### DATA SEGMENT
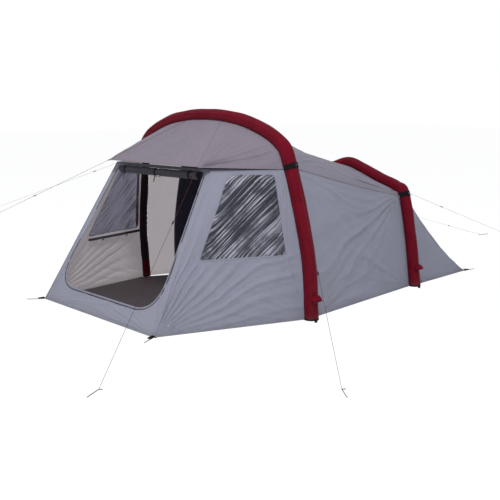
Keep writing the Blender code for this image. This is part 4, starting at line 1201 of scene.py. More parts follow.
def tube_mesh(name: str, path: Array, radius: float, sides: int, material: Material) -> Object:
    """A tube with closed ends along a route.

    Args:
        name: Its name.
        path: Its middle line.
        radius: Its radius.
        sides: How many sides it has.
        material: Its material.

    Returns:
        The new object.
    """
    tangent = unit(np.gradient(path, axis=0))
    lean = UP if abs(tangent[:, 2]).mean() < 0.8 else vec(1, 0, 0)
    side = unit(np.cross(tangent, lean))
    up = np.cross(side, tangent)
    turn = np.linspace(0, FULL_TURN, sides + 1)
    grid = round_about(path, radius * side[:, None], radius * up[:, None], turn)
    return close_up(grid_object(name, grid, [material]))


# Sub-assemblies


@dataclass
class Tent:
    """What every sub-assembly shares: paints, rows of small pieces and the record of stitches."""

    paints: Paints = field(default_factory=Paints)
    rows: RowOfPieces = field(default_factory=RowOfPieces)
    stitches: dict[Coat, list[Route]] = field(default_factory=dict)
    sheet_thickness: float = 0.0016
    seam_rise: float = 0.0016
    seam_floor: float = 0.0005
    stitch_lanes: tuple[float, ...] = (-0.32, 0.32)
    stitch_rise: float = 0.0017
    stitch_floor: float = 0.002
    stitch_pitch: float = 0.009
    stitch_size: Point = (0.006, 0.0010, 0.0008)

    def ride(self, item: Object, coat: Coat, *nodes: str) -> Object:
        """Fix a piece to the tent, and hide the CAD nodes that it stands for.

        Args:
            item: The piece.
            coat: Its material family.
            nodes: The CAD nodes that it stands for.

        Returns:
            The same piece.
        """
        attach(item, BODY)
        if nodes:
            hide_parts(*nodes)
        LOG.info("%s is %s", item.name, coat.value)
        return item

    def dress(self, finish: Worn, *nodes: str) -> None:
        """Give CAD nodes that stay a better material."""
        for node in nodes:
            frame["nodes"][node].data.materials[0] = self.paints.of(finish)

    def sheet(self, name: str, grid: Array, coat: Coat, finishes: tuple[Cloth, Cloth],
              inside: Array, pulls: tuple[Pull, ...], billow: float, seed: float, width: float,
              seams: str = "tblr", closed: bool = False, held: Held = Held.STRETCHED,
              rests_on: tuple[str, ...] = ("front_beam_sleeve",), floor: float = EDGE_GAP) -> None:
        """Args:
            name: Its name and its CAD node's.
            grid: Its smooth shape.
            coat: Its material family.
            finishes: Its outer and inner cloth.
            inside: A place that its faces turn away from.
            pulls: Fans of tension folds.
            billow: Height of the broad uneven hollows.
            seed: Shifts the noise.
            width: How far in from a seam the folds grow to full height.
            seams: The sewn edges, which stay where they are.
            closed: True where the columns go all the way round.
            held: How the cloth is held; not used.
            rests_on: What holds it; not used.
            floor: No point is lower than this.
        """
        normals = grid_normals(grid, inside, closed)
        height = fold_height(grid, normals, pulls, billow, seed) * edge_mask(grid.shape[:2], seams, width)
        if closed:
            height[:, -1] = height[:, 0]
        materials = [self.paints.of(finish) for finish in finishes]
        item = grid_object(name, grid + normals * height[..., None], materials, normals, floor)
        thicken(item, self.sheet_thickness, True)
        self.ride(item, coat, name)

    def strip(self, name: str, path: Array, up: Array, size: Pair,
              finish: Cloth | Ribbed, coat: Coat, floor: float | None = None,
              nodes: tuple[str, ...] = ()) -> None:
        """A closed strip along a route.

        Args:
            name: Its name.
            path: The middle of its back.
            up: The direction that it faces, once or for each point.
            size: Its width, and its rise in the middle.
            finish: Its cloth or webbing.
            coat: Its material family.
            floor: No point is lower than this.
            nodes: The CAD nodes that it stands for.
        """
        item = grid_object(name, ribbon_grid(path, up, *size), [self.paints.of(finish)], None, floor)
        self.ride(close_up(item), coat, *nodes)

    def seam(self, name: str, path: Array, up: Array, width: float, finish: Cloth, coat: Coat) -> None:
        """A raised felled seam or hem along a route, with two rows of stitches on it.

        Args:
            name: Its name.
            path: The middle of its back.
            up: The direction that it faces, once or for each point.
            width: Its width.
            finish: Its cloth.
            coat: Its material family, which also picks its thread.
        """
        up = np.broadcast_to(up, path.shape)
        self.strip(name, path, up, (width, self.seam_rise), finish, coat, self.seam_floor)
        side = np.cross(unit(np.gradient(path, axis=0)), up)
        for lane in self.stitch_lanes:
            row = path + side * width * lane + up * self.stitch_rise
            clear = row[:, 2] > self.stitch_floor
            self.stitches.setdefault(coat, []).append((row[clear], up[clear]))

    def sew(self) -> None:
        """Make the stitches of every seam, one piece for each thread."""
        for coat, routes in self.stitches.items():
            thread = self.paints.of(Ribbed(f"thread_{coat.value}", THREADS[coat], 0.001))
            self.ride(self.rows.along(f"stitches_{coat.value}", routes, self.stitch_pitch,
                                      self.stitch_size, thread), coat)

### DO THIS
Recite the full listing above exactly.

### SOLUTION
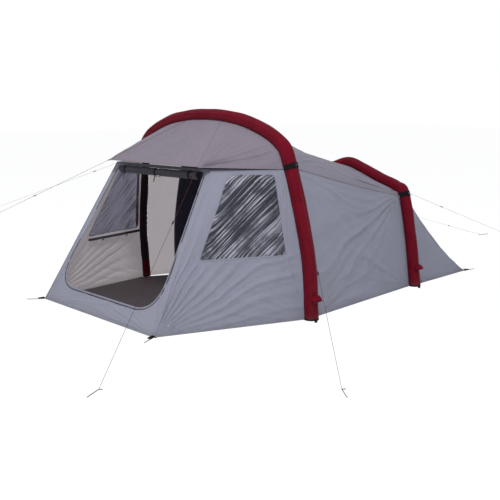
Keep writing the Blender code for this image. This is part 4, starting at line 1201 of scene.py. More parts follow.
def tube_mesh(name: str, path: Array, radius: float, sides: int, material: Material) -> Object:
    """A tube with closed ends along a route.

    Args:
        name: Its name.
        path: Its middle line.
        radius: Its radius.
        sides: How many sides it has.
        material: Its material.

    Returns:
        The new object.
    """
    tangent = unit(np.gradient(path, axis=0))
    lean = UP if abs(tangent[:, 2]).mean() < 0.8 else vec(1, 0, 0)
    side = unit(np.cross(tangent, lean))
    up = np.cross(side, tangent)
    turn = np.linspace(0, FULL_TURN, sides + 1)
    grid = round_about(path, radius * side[:, None], radius * up[:, None], turn)
    return close_up(grid_object(name, grid, [material]))


# Sub-assemblies


@dataclass
class Tent:
    """What every sub-assembly shares: paints, rows of small pieces and the record of stitches."""

    paints: Paints = field(default_factory=Paints)
    rows: RowOfPieces = field(default_factory=RowOfPieces)
    stitches: dict[Coat, list[Route]] = field(default_factory=dict)
    sheet_thickness: float = 0.0016
    seam_rise: float = 0.0016
    seam_floor: float = 0.0005
    stitch_lanes: tuple[float, ...] = (-0.32, 0.32)
    stitch_rise: float = 0.0017
    stitch_floor: float = 0.002
    stitch_pitch: float = 0.009
    stitch_size: Point = (0.006, 0.0010, 0.0008)

    def ride(self, item: Object, coat: Coat, *nodes: str) -> Object:
        """Fix a piece to the tent, and hide the CAD nodes that it stands for.

        Args:
            item: The piece.
            coat: Its material family.
            nodes: The CAD nodes that it stands for.

        Returns:
            The same piece.
        """
        attach(item, BODY)
        if nodes:
            hide_parts(*nodes)
        LOG.info("%s is %s", item.name, coat.value)
        return item

    def dress(self, finish: Worn, *nodes: str) -> None:
        """Give CAD nodes that stay a better material."""
        for node in nodes:
            frame["nodes"][node].data.materials[0] = self.paints.of(finish)

    def sheet(self, name: str, grid: Array, coat: Coat, finishes: tuple[Cloth, Cloth],
              inside: Array, pulls: tuple[Pull, ...], billow: float, seed: float, width: float,
              seams: str = "tblr", closed: bool = False, held: Held = Held.STRETCHED,
              rests_on: tuple[str, ...] = ("front_beam_sleeve",), floor: float = EDGE_GAP) -> None:
        """Args:
            name: Its name and its CAD node's.
            grid: Its smooth shape.
            coat: Its material family.
            finishes: Its outer and inner cloth.
            inside: A place that its faces turn away from.
            pulls: Fans of tension folds.
            billow: Height of the broad uneven hollows.
            seed: Shifts the noise.
            width: How far in from a seam the folds grow to full height.
            seams: The sewn edges, which stay where they are.
            closed: True where the columns go all the way round.
            held: How the cloth is held; not used.
            rests_on: What holds it; not used.
            floor: No point is lower than this.
        """
        normals = grid_normals(grid, inside, closed)
        height = fold_height(grid, normals, pulls, billow, seed) * edge_mask(grid.shape[:2], seams, width)
        if closed:
            height[:, -1] = height[:, 0]
        materials = [self.paints.of(finish) for finish in finishes]
        item = grid_object(name, grid + normals * height[..., None], materials, normals, floor)
        thicken(item, self.sheet_thickness, True)
        self.ride(item, coat, name)

    def strip(self, name: str, path: Array, up: Array, size: Pair,
              finish: Cloth | Ribbed, coat: Coat, floor: float | None = None,
              nodes: tuple[str, ...] = ()) -> None:
        """A closed strip along a route.

        Args:
            name: Its name.
            path: The middle of its back.
            up: The direction that it faces, once or for each point.
            size: Its width, and its rise in the middle.
            finish: Its cloth or webbing.
            coat: Its material family.
            floor: No point is lower than this.
            nodes: The CAD nodes that it stands for.
        """
        item = grid_object(name, ribbon_grid(path, up, *size), [self.paints.of(finish)], None, floor)
        self.ride(close_up(item), coat, *nodes)

    def seam(self, name: str, path: Array, up: Array, width: float, finish: Cloth, coat: Coat) -> None:
        """A raised felled seam or hem along a route, with two rows of stitches on it.

        Args:
            name: Its name.
            path: The middle of its back.
            up: The direction that it faces, once or for each point.
            width: Its width.
            finish: Its cloth.
            coat: Its material family, which also picks its thread.
        """
        up = np.broadcast_to(up, path.shape)
        self.strip(name, path, up, (width, self.seam_rise), finish, coat, self.seam_floor)
        side = np.cross(unit(np.gradient(path, axis=0)), up)
        for lane in self.stitch_lanes:
            row = path + side * width * lane + up * self.stitch_rise
            clear = row[:, 2] > self.stitch_floor
            self.stitches.setdefault(coat, []).append((row[clear], up[clear]))

    def sew(self) -> None:
        """Make the stitches of every seam, one piece for each thread."""
        for coat, routes in self.stitches.items():
            thread = self.paints.of(Ribbed(f"thread_{coat.value}", THREADS[coat], 0.001))
            self.ride(self.rows.along(f"stitches_{coat.value}", routes, self.stitch_pitch,
                                      self.stitch_size, thread), coat)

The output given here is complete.